Your task is to give the data again, exactly, with every line intact.
::::::::
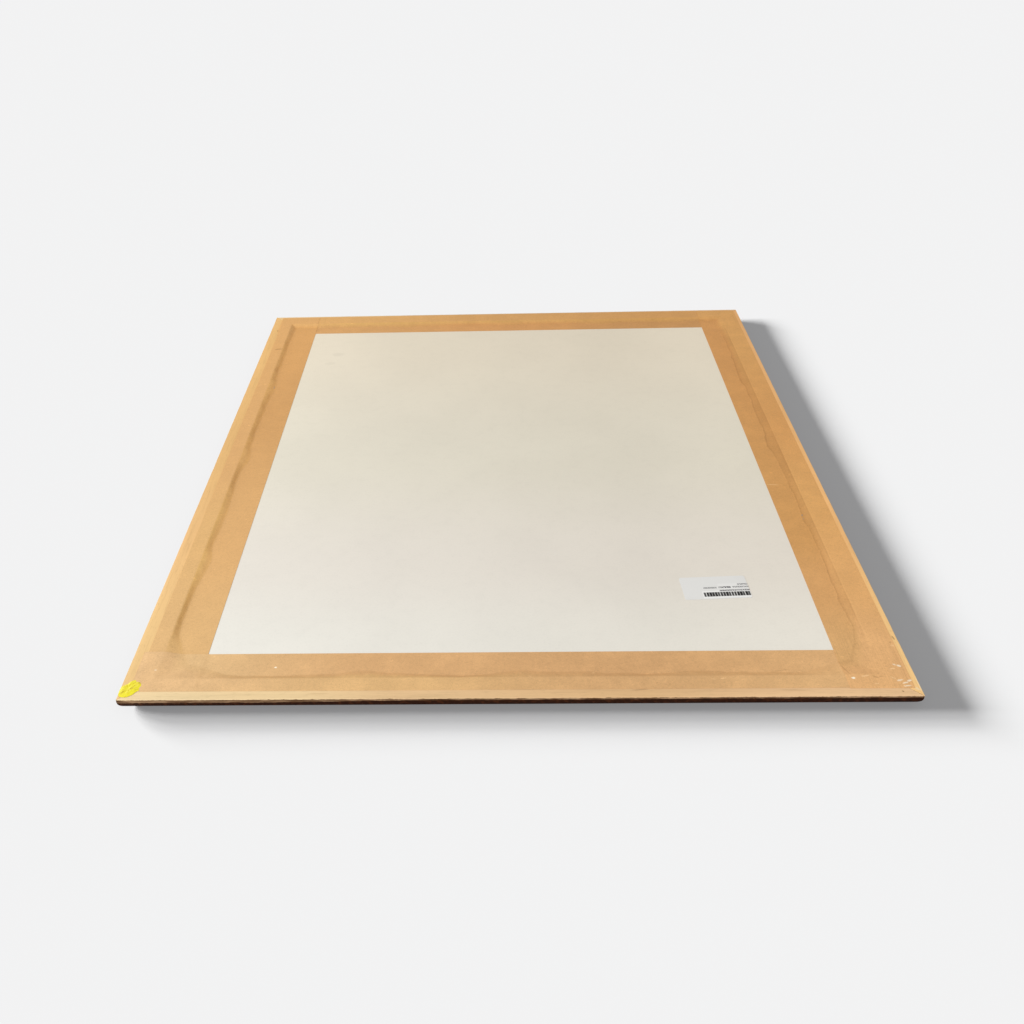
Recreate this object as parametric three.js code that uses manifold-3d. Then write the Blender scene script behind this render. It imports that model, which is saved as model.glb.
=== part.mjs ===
// A framed picture, lying face down: four mitred moulding rails, the sealed package of glass, window mat,
// art sheet and backing board in their rebate, the steel points and v-nails that hold it together, the
// paper tape over the joint, the stock label and a daub of paint.
// Millimetres. X is the width, Y the length, +Z is up, out of the back. The origin is on the ground under
// the middle. The near rail is at -Y.
import * as THREE from 'three';
import { mergeVertices } from 'three/addons/utils/BufferGeometryUtils.js';
import Module from 'manifold-3d';

const wasm = await Module();
wasm.setup();

// Driving dimensions -----------------------------------------------------------------------------------

const FRAME_WIDTH = 610;
const FRAME_LENGTH = 762;
const FRAME_DEPTH = 12.7;

// moulding section, with distances counted inwards from the outer edge
const MOULDING_WIDTH = 32;
const REBATE_WALL = 24;
const LIP_THICKNESS = 3.1;
const SIDE_STRAIGHT = 2.5;
const ROUND_OVER_WIDTH = 14;
const SIGHT_BEVEL_WIDTH = 3.5;
const SIGHT_BEVEL_HEIGHT = 1.5;
const MITRE_GAP = 0.15;

// the package, from the glass up
const PACKAGE_WIDTH = 559;
const PACKAGE_LENGTH = 711;
const LAYER_GAP = 0.05;
const GLASS_THICKNESS = 2;
const MAT_THICKNESS = 1.4;
const MAT_WINDOW_WIDTH = 406;
const MAT_WINDOW_LENGTH = 508;
const ART_THICKNESS = 0.2;
const ART_MARGIN = 12;
const BOARD_THICKNESS = 3;

// paper tape, all cut from one roll
const TAPE_WIDTH = 48;
const TAPE_THICKNESS = 0.25;
const TAPE_RAMP = 10;
const TAPE_STEP = 0.5;

// steel points in the rebate wall
const POINT_WIDTH = 9;
const POINT_STANDING_OUT = 7;
const POINT_SHOULDER = 3;
const POINT_DRIVEN_IN = 8;
const POINT_THICKNESS = 0.5;

// v-nails across the mitres
const VNAIL_FROM_EDGE = [14, 20];
const VNAIL_LEG = 4.5;
const VNAIL_HALF_ANGLE = THREE.MathUtils.degToRad(50);
const VNAIL_THICKNESS = 0.5;
const VNAIL_HEIGHT = 7;
const VNAIL_BELOW_BACK = 0.2;

const POCKET_CLEARANCE = 0.3;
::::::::
→ **Task output**
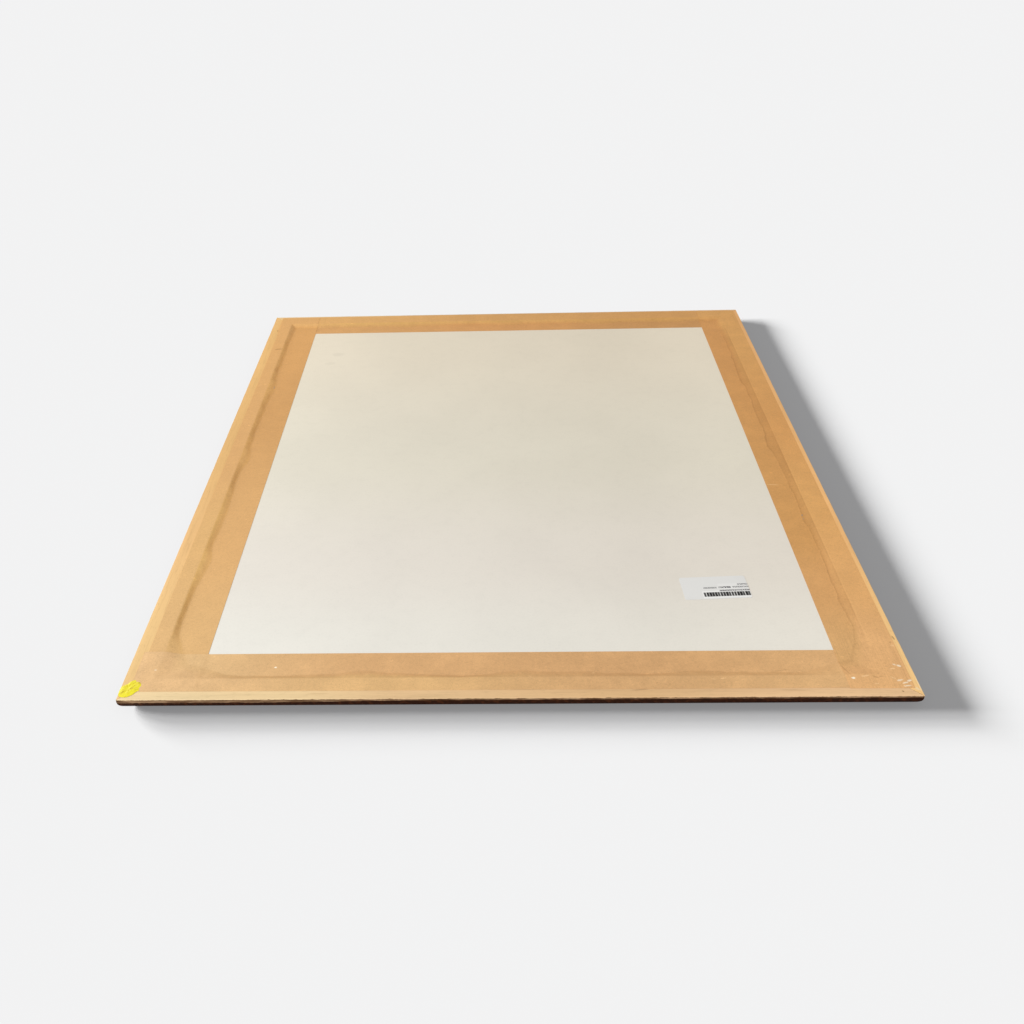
Recreate this object as parametric three.js code that uses manifold-3d. Then write the Blender scene script behind this render. It imports that model, which is saved as model.glb.
=== part.mjs ===
// A framed picture, lying face down: four mitred moulding rails, the sealed package of glass, window mat,
// art sheet and backing board in their rebate, the steel points and v-nails that hold it together, the
// paper tape over the joint, the stock label and a daub of paint.
// Millimetres. X is the width, Y the length, +Z is up, out of the back. The origin is on the ground under
// the middle. The near rail is at -Y.
import * as THREE from 'three';
import { mergeVertices } from 'three/addons/utils/BufferGeometryUtils.js';
import Module from 'manifold-3d';

const wasm = await Module();
wasm.setup();

// Driving dimensions -----------------------------------------------------------------------------------

const FRAME_WIDTH = 610;
const FRAME_LENGTH = 762;
const FRAME_DEPTH = 12.7;

// moulding section, with distances counted inwards from the outer edge
const MOULDING_WIDTH = 32;
const REBATE_WALL = 24;
const LIP_THICKNESS = 3.1;
const SIDE_STRAIGHT = 2.5;
const ROUND_OVER_WIDTH = 14;
const SIGHT_BEVEL_WIDTH = 3.5;
const SIGHT_BEVEL_HEIGHT = 1.5;
const MITRE_GAP = 0.15;

// the package, from the glass up
const PACKAGE_WIDTH = 559;
const PACKAGE_LENGTH = 711;
const LAYER_GAP = 0.05;
const GLASS_THICKNESS = 2;
const MAT_THICKNESS = 1.4;
const MAT_WINDOW_WIDTH = 406;
const MAT_WINDOW_LENGTH = 508;
const ART_THICKNESS = 0.2;
const ART_MARGIN = 12;
const BOARD_THICKNESS = 3;

// paper tape, all cut from one roll
const TAPE_WIDTH = 48;
const TAPE_THICKNESS = 0.25;
const TAPE_RAMP = 10;
const TAPE_STEP = 0.5;

// steel points in the rebate wall
const POINT_WIDTH = 9;
const POINT_STANDING_OUT = 7;
const POINT_SHOULDER = 3;
const POINT_DRIVEN_IN = 8;
const POINT_THICKNESS = 0.5;

// v-nails across the mitres
const VNAIL_FROM_EDGE = [14, 20];
const VNAIL_LEG = 4.5;
const VNAIL_HALF_ANGLE = THREE.MathUtils.degToRad(50);
const VNAIL_THICKNESS = 0.5;
const VNAIL_HEIGHT = 7;
const VNAIL_BELOW_BACK = 0.2;

const POCKET_CLEARANCE = 0.3;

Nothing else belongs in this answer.